◆ Goal: Repeat the material exactly, leaving nothing out.

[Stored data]
######

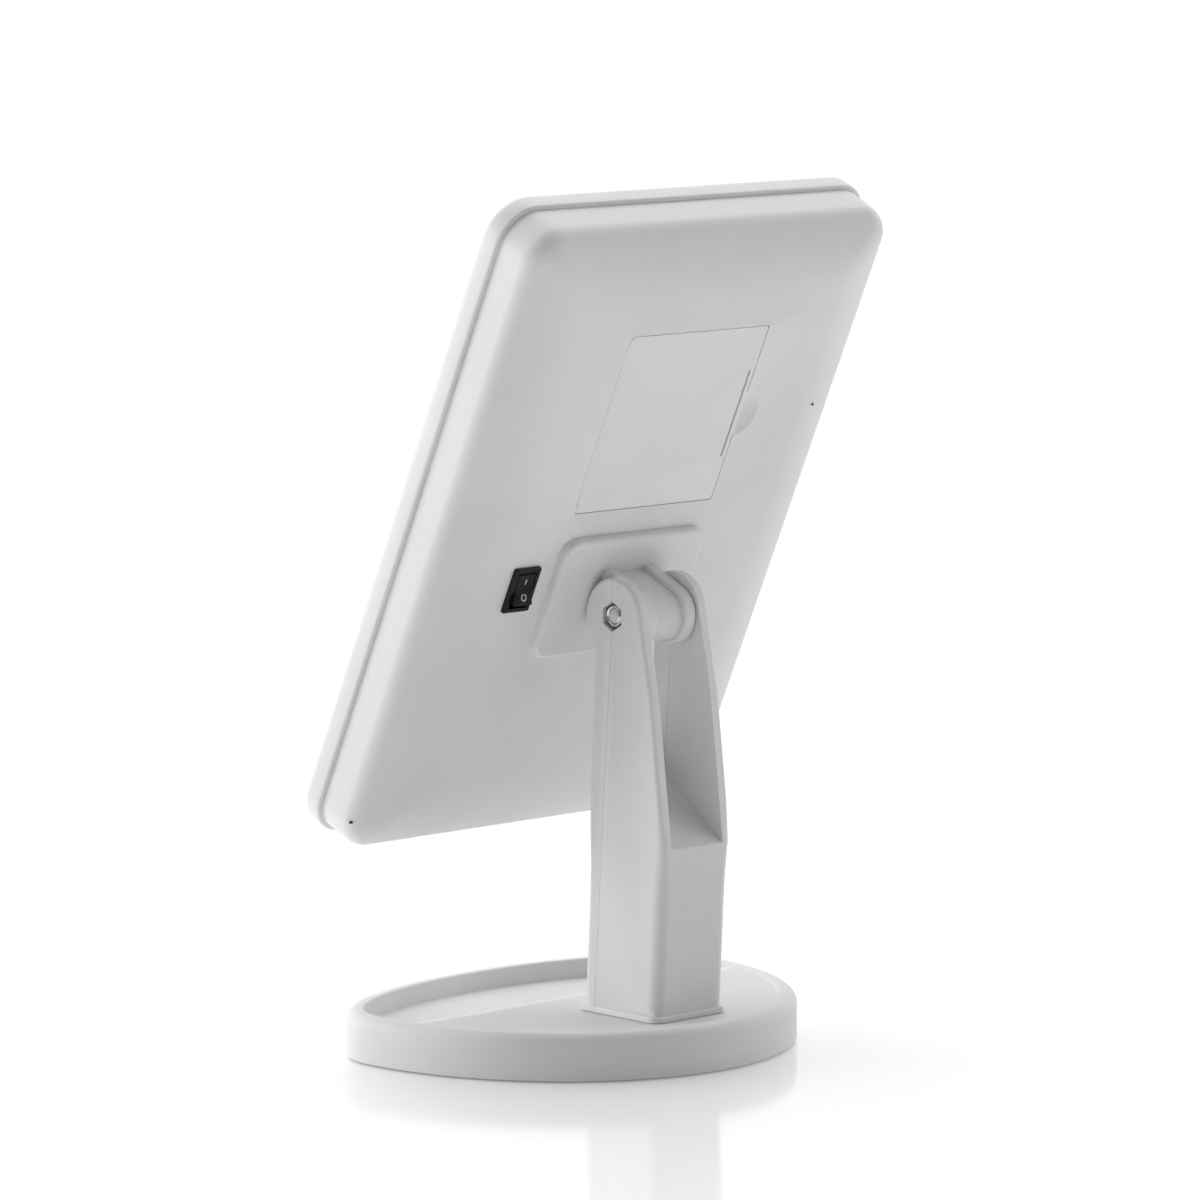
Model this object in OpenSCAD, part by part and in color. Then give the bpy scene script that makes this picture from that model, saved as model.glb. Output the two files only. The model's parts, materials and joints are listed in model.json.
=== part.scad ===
// Lit tabletop mirror: a rectangular head on a forked column over an egg-shaped tray base.
// The origin is the centre of the base's underside, +Z is up and the mirror faces -Y.
// The head's own directions are X, N (out of its back) and U (up along the mirror).

/* [Base] */
// Half-width of the egg-shaped base at its widest
base_half_w = 76.7; // [74:0.1:84]
// Half-depth of the base, front to back
base_half_d = 61.4; // [60:0.1:66]
// How far in front of the base's middle it is widest
base_wide_y = 21.9; // [18:0.1:24]
// Height of the base's rim over the surface it stands on
rim_h = 15; // [14:0.5:18]
// Width of the rim's flat band
rim_w = 6; // [5:0.5:8]
// Depth of the deck that carries the column, below the rim
deck_drop = 1; // [0.8:0.1:2]
// Depth of the front tray floor, below the rim
floor_drop = 6.4; // [5:0.1:7]

/* [Column] */
// Half-width of the column across its outer faces
column_half_w = 14.9; // [14:0.1:17]
// Thickness of each fork arm
arm_t = 3.8; // [3.5:0.1:4.2]
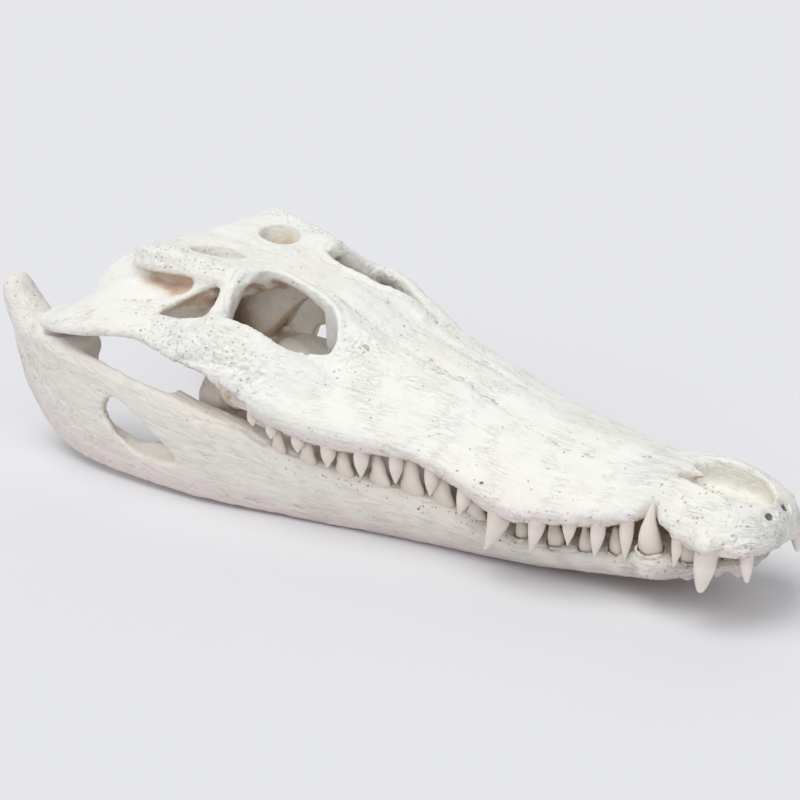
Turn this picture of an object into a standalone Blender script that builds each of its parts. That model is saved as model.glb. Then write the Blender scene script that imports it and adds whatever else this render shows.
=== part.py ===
"""Crocodile skull at life size: the cranium and the two halves of the lower jaw.

Every station below is a fraction of the cranium's dorsal length: s runs from the tip of the snout
(0) to the rear of the skull table (1), y is the distance from the midline and z the height above
the palate. The snout points to +X and the animal's right side to -Y.
"""

import math

import bmesh
import bpy
import numpy as np
from mathutils import Matrix, Vector

# Driving dimensions, in metres and degrees
LENGTH = 0.400          # tip of the snout to the rear of the skull table
PITCH = 4.8             # nose-down lean of the palate while the jaw rests on the floor
BITE_GAP = 0.0003       # clearance at the jaw joints and at the chin suture
VOXEL = 0.0019          # grain of the faceted bone
CRANIUM_FACES = 3600    # triangles kept for the cranium, teeth not counted
JAW_FACES = 1000        # triangles kept for each half of the lower jaw, teeth not counted
TOOTH_SIDES = 1         # roundness of a tooth
TABLE_WINDOW = (0.930, 0.058, 0.043, 0.027, 0.35)   # upper temporal opening: s, y, half sizes, turn
NOTCH = (0.144, 0.088, 0.019, 0.025, 0.0)           # groove for the fourth lower tooth
BONE_COLOUR = (0.87, 0.86, 0.81, 1.0)
JAW_COLOUR = (0.84, 0.81, 0.77, 1.0)
MIDLINE = -0.004        # how far a half piece reaches past the midline

# Eye opening: s and y of its outline
ORBIT = [
    (0.845, 0.088), (0.838, 0.067), (0.820, 0.053), (0.795, 0.0465), (0.760, 0.0465), (0.722, 0.0495),
    (0.693, 0.057), (0.670, 0.070), (0.657, 0.086), (0.661, 0.102), (0.682, 0.116), (0.713, 0.127),
    (0.745, 0.136), (0.785, 0.145), (0.820, 0.138), (0.838, 0.117),
]
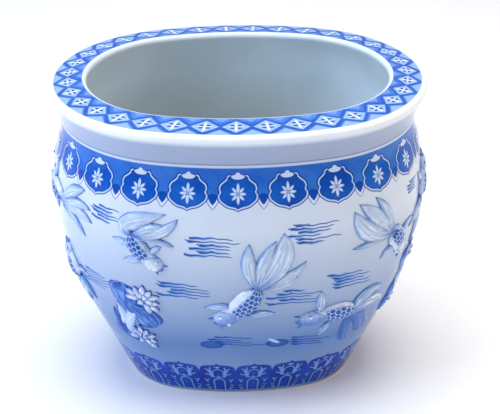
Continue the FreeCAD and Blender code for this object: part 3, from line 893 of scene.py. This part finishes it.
# Applied relief. Each goldfish: tail root round the wall from the front middle, its height and the
# fish's length, all in millimetres, then shares of that length, (round, up) from the tail root.
# Belly and snout give the body's line, and scales says where across it their band lies. A tail
# lobe has its middle, tip and width, and a fin its root, tip and width. A fish shows both eyes
# where it names no side, and its tail lobes are blunt and dark from the one that it names on.
SCHOOL = {
    "left_edge": {
        "root": (-214.0, 240.0), "length": 52.0, "belly": (-0.33, 0.13), "snout": (-0.96, 0.19),
        "width": 0.50, "scales": 0.5,
        "tail": [((0.46, 0.42), (0.88, 0.60), 0.30), ((0.60, 0.22), (1.02, 0.20), 0.26),
                 ((0.60, 0.04), (1.04, -0.08), 0.30), ((0.46, -0.21), (0.81, -0.46), 0.26)],
        "fins": [((-0.45, 0.30), (-0.31, 0.84), 0.22), ((-0.40, -0.08), (-0.60, -0.50), 0.18)],
    },
    "upper_left": {
        "root": (-112.0, 238.0), "length": 50.0, "belly": (0.15, -0.31), "snout": (0.60, -0.78),
        "width": 0.46, "scales": 0.48,
        "tail": [((-0.03, 0.27), (0.72, 0.56), 0.46), ((0.36, 0.20), (0.72, 0.27), 0.26),
                 ((0.55, 0.12), (0.95, 0.48), 0.30), ((0.50, -0.08), (0.86, -0.17), 0.19)],
        "fins": [((0.04, -0.26), (-0.45, -0.17), 0.20), ((0.22, -0.56), (-0.24, -0.65), 0.21),
                 ((0.30, -0.42), (0.60, -0.16), 0.17)],
    },
    "middle": {
        "root": (14.0, 179.0), "length": 66.0, "belly": (-0.21, -0.33), "snout": (-0.68, -0.77),
        "width": 0.46, "scales": 0.58,
        "tail": [((-0.13, 0.42), (-0.12, 0.85), 0.26), ((0.09, 0.47), (0.29, 0.88), 0.25),
                 ((0.35, 0.48), (0.40, 1.01), 0.42), ((0.42, 0.08), (0.63, 0.20), 0.20),
                 ((0.46, 0.18), (0.76, 0.47), 0.20)],
        "fins": [((-0.34, -0.36), (-0.85, -0.39), 0.19), ((-0.16, -0.55), (0.30, -0.54), 0.19)],
    },
    "upper_right": {
        "root": (162.0, 218.0), "length": 52.0, "belly": (0.21, -0.21), "snout": (0.50, -0.69),
        "width": 0.50, "scales": 0.5,
        "tail": [((-0.12, 0.48), (-0.47, 0.97), 0.26), ((-0.38, 0.48), (-0.84, 0.91), 0.36),
                 ((-0.58, 0.22), (-0.94, 0.79), 0.46), ((-0.54, -0.06), (-0.96, -0.07), 0.18)],
        "fins": [((0.10, -0.30), (-0.24, -0.56), 0.20), ((0.34, -0.12), (0.90, -0.04), 0.22)],
    },
    "right_edge": {
        "root": (243.0, 222.0), "length": 54.0, "belly": (0.05, 0.33), "snout": (0.13, 0.93),
        "width": 0.46, "scales": 0.5,
        "tail": [((-0.31, -0.13), (-0.80, -0.30), 0.26), ((-0.17, -0.44), (-0.54, -0.81), 0.30),
                 ((0.06, -0.56), (-0.09, -1.0), 0.30), ((0.35, -0.41), (0.61, -0.81), 0.24)],
        "fins": [((-0.15, 0.44), (-0.43, 0.74), 0.18), ((0.29, 0.41), (0.57, 0.63), 0.18)],
    },
    "lower_right": {
        "root": (124.0, 124.0), "length": 70.0, "belly": (-0.29, 0.13), "snout": (-0.95, 0.0),
        "width": 0.38, "scales": 0.46, "eyes": (-1,), "dark_from": 2,
        "tail": [((0.20, 0.32), (0.60, 0.34), 0.24), ((0.38, 0.13), (0.76, -0.02), 0.28),
                 ((0.32, -0.27), (0.46, -0.60), 0.36), ((0.00, -0.37), (0.09, -0.68), 0.25)],
        "fins": [((-0.56, 0.14), (-0.60, 0.62), 0.21), ((-0.36, -0.04), (-0.53, -0.41), 0.18)],
    },
    "lower_left": {
        "root": (-203.0, 150.0), "length": 50.0, "belly": (-0.18, 0.26), "snout": (-0.38, 0.76),
        "width": 0.46, "scales": 0.5,
        "tail": [((0.18, -0.16), (0.42, -0.46), 0.26), ((-0.02, -0.34), (0.0, -0.72), 0.32),
                 ((-0.26, -0.22), (-0.50, -0.56), 0.26)],
        "fins": [((-0.02, 0.22), (0.36, 0.28), 0.18), ((-0.40, 0.30), (-0.72, 0.20), 0.18)],
    },
}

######

◆ Answer to the task:
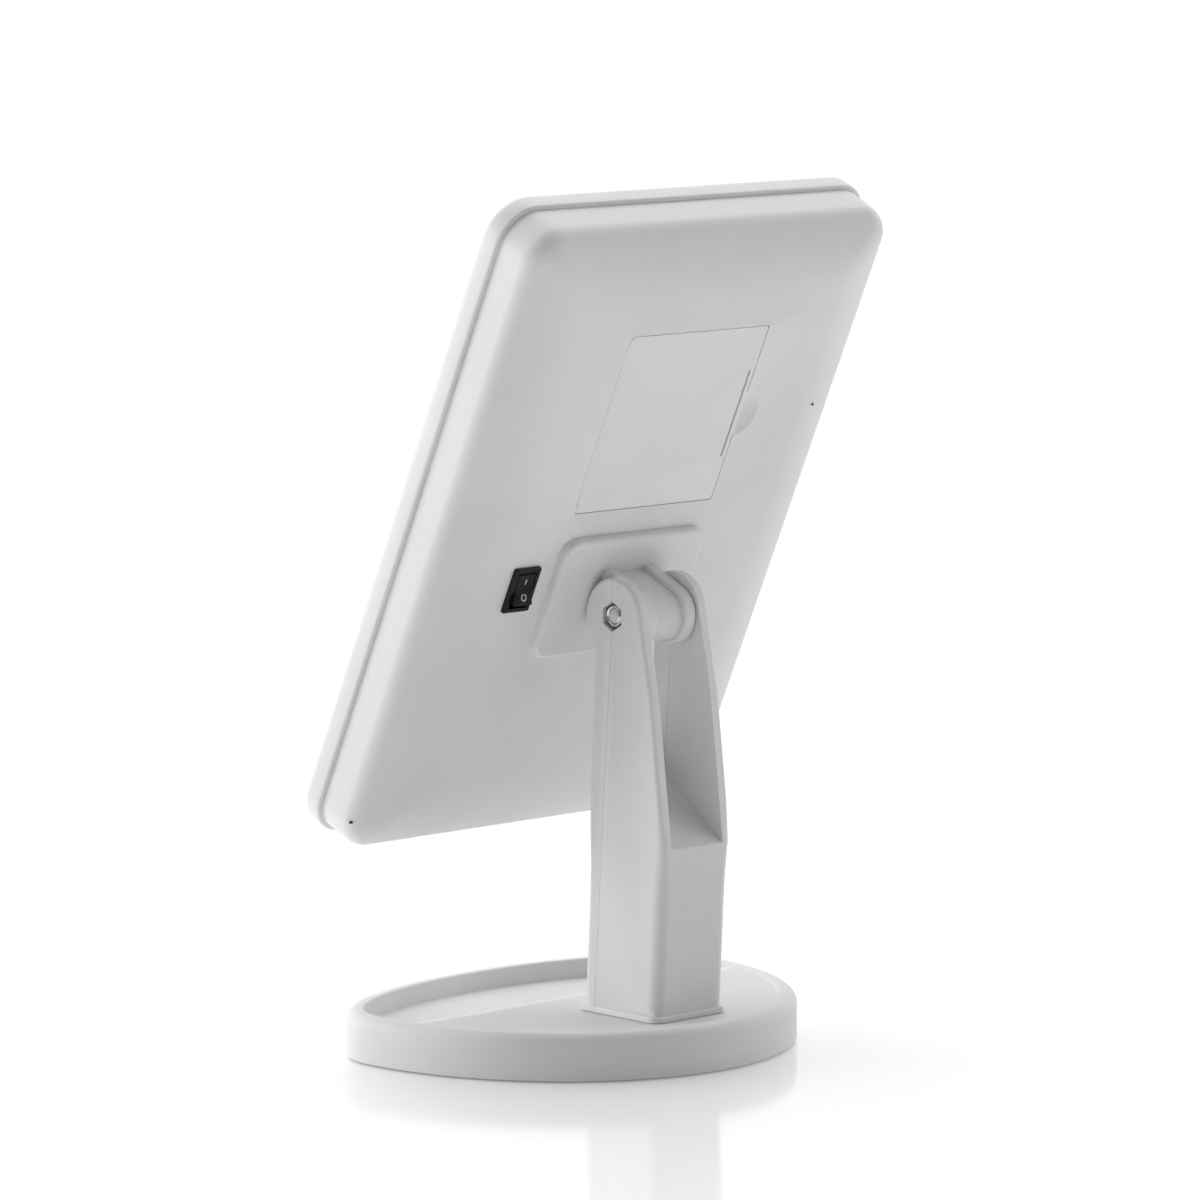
Model this object in OpenSCAD, part by part and in color. Then give the bpy scene script that makes this picture from that model, saved as model.glb. Output the two files only. The model's parts, materials and joints are listed in model.json.
=== part.scad ===
// Lit tabletop mirror: a rectangular head on a forked column over an egg-shaped tray base.
// The origin is the centre of the base's underside, +Z is up and the mirror faces -Y.
// The head's own directions are X, N (out of its back) and U (up along the mirror).

/* [Base] */
// Half-width of the egg-shaped base at its widest
base_half_w = 76.7; // [74:0.1:84]
// Half-depth of the base, front to back
base_half_d = 61.4; // [60:0.1:66]
// How far in front of the base's middle it is widest
base_wide_y = 21.9; // [18:0.1:24]
// Height of the base's rim over the surface it stands on
rim_h = 15; // [14:0.5:18]
// Width of the rim's flat band
rim_w = 6; // [5:0.5:8]
// Depth of the deck that carries the column, below the rim
deck_drop = 1; // [0.8:0.1:2]
// Depth of the front tray floor, below the rim
floor_drop = 6.4; // [5:0.1:7]

/* [Column] */
// Half-width of the column across its outer faces
column_half_w = 14.9; // [14:0.1:17]
// Thickness of each fork arm
arm_t = 3.8; // [3.5:0.1:4.2]
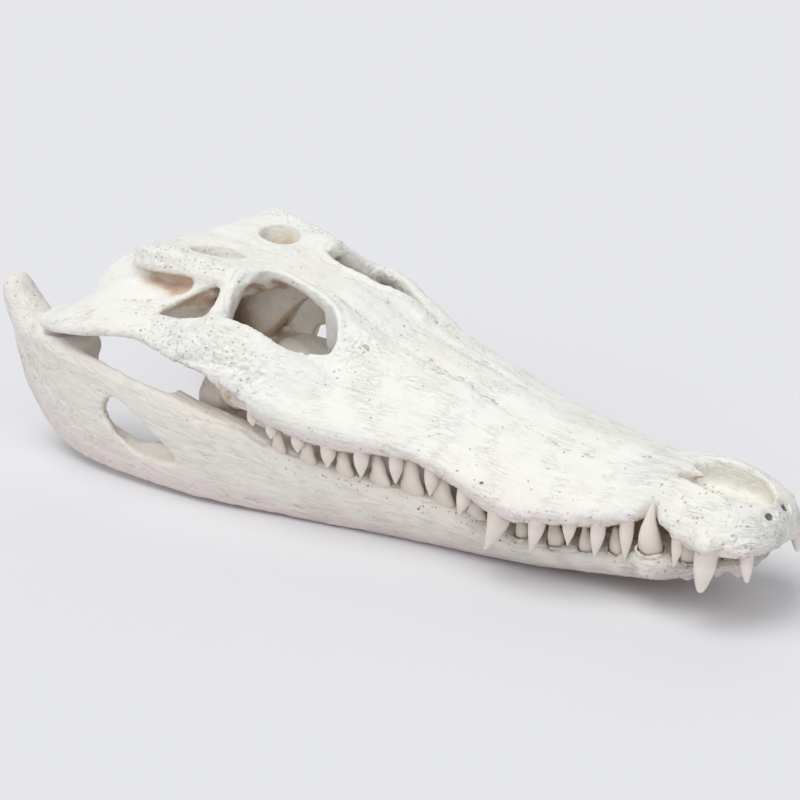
Turn this picture of an object into a standalone Blender script that builds each of its parts. That model is saved as model.glb. Then write the Blender scene script that imports it and adds whatever else this render shows.
=== part.py ===
"""Crocodile skull at life size: the cranium and the two halves of the lower jaw.

Every station below is a fraction of the cranium's dorsal length: s runs from the tip of the snout
(0) to the rear of the skull table (1), y is the distance from the midline and z the height above
the palate. The snout points to +X and the animal's right side to -Y.
"""

import math

import bmesh
import bpy
import numpy as np
from mathutils import Matrix, Vector

# Driving dimensions, in metres and degrees
LENGTH = 0.400          # tip of the snout to the rear of the skull table
PITCH = 4.8             # nose-down lean of the palate while the jaw rests on the floor
BITE_GAP = 0.0003       # clearance at the jaw joints and at the chin suture
VOXEL = 0.0019          # grain of the faceted bone
CRANIUM_FACES = 3600    # triangles kept for the cranium, teeth not counted
JAW_FACES = 1000        # triangles kept for each half of the lower jaw, teeth not counted
TOOTH_SIDES = 1         # roundness of a tooth
TABLE_WINDOW = (0.930, 0.058, 0.043, 0.027, 0.35)   # upper temporal opening: s, y, half sizes, turn
NOTCH = (0.144, 0.088, 0.019, 0.025, 0.0)           # groove for the fourth lower tooth
BONE_COLOUR = (0.87, 0.86, 0.81, 1.0)
JAW_COLOUR = (0.84, 0.81, 0.77, 1.0)
MIDLINE = -0.004        # how far a half piece reaches past the midline

# Eye opening: s and y of its outline
ORBIT = [
    (0.845, 0.088), (0.838, 0.067), (0.820, 0.053), (0.795, 0.0465), (0.760, 0.0465), (0.722, 0.0495),
    (0.693, 0.057), (0.670, 0.070), (0.657, 0.086), (0.661, 0.102), (0.682, 0.116), (0.713, 0.127),
    (0.745, 0.136), (0.785, 0.145), (0.820, 0.138), (0.838, 0.117),
]
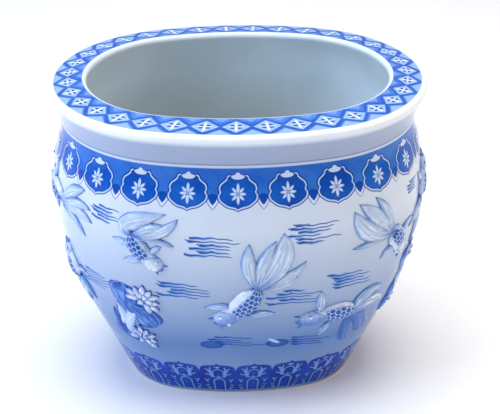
Continue the FreeCAD and Blender code for this object: part 3, from line 893 of scene.py. This part finishes it.
# Applied relief. Each goldfish: tail root round the wall from the front middle, its height and the
# fish's length, all in millimetres, then shares of that length, (round, up) from the tail root.
# Belly and snout give the body's line, and scales says where across it their band lies. A tail
# lobe has its middle, tip and width, and a fin its root, tip and width. A fish shows both eyes
# where it names no side, and its tail lobes are blunt and dark from the one that it names on.
SCHOOL = {
    "left_edge": {
        "root": (-214.0, 240.0), "length": 52.0, "belly": (-0.33, 0.13), "snout": (-0.96, 0.19),
        "width": 0.50, "scales": 0.5,
        "tail": [((0.46, 0.42), (0.88, 0.60), 0.30), ((0.60, 0.22), (1.02, 0.20), 0.26),
                 ((0.60, 0.04), (1.04, -0.08), 0.30), ((0.46, -0.21), (0.81, -0.46), 0.26)],
        "fins": [((-0.45, 0.30), (-0.31, 0.84), 0.22), ((-0.40, -0.08), (-0.60, -0.50), 0.18)],
    },
    "upper_left": {
        "root": (-112.0, 238.0), "length": 50.0, "belly": (0.15, -0.31), "snout": (0.60, -0.78),
        "width": 0.46, "scales": 0.48,
        "tail": [((-0.03, 0.27), (0.72, 0.56), 0.46), ((0.36, 0.20), (0.72, 0.27), 0.26),
                 ((0.55, 0.12), (0.95, 0.48), 0.30), ((0.50, -0.08), (0.86, -0.17), 0.19)],
        "fins": [((0.04, -0.26), (-0.45, -0.17), 0.20), ((0.22, -0.56), (-0.24, -0.65), 0.21),
                 ((0.30, -0.42), (0.60, -0.16), 0.17)],
    },
    "middle": {
        "root": (14.0, 179.0), "length": 66.0, "belly": (-0.21, -0.33), "snout": (-0.68, -0.77),
        "width": 0.46, "scales": 0.58,
        "tail": [((-0.13, 0.42), (-0.12, 0.85), 0.26), ((0.09, 0.47), (0.29, 0.88), 0.25),
                 ((0.35, 0.48), (0.40, 1.01), 0.42), ((0.42, 0.08), (0.63, 0.20), 0.20),
                 ((0.46, 0.18), (0.76, 0.47), 0.20)],
        "fins": [((-0.34, -0.36), (-0.85, -0.39), 0.19), ((-0.16, -0.55), (0.30, -0.54), 0.19)],
    },
    "upper_right": {
        "root": (162.0, 218.0), "length": 52.0, "belly": (0.21, -0.21), "snout": (0.50, -0.69),
        "width": 0.50, "scales": 0.5,
        "tail": [((-0.12, 0.48), (-0.47, 0.97), 0.26), ((-0.38, 0.48), (-0.84, 0.91), 0.36),
                 ((-0.58, 0.22), (-0.94, 0.79), 0.46), ((-0.54, -0.06), (-0.96, -0.07), 0.18)],
        "fins": [((0.10, -0.30), (-0.24, -0.56), 0.20), ((0.34, -0.12), (0.90, -0.04), 0.22)],
    },
    "right_edge": {
        "root": (243.0, 222.0), "length": 54.0, "belly": (0.05, 0.33), "snout": (0.13, 0.93),
        "width": 0.46, "scales": 0.5,
        "tail": [((-0.31, -0.13), (-0.80, -0.30), 0.26), ((-0.17, -0.44), (-0.54, -0.81), 0.30),
                 ((0.06, -0.56), (-0.09, -1.0), 0.30), ((0.35, -0.41), (0.61, -0.81), 0.24)],
        "fins": [((-0.15, 0.44), (-0.43, 0.74), 0.18), ((0.29, 0.41), (0.57, 0.63), 0.18)],
    },
    "lower_right": {
        "root": (124.0, 124.0), "length": 70.0, "belly": (-0.29, 0.13), "snout": (-0.95, 0.0),
        "width": 0.38, "scales": 0.46, "eyes": (-1,), "dark_from": 2,
        "tail": [((0.20, 0.32), (0.60, 0.34), 0.24), ((0.38, 0.13), (0.76, -0.02), 0.28),
                 ((0.32, -0.27), (0.46, -0.60), 0.36), ((0.00, -0.37), (0.09, -0.68), 0.25)],
        "fins": [((-0.56, 0.14), (-0.60, 0.62), 0.21), ((-0.36, -0.04), (-0.53, -0.41), 0.18)],
    },
    "lower_left": {
        "root": (-203.0, 150.0), "length": 50.0, "belly": (-0.18, 0.26), "snout": (-0.38, 0.76),
        "width": 0.46, "scales": 0.5,
        "tail": [((0.18, -0.16), (0.42, -0.46), 0.26), ((-0.02, -0.34), (0.0, -0.72), 0.32),
                 ((-0.26, -0.22), (-0.50, -0.56), 0.26)],
        "fins": [((-0.02, 0.22), (0.36, 0.28), 0.18), ((-0.40, 0.30), (-0.72, 0.20), 0.18)],
    },
}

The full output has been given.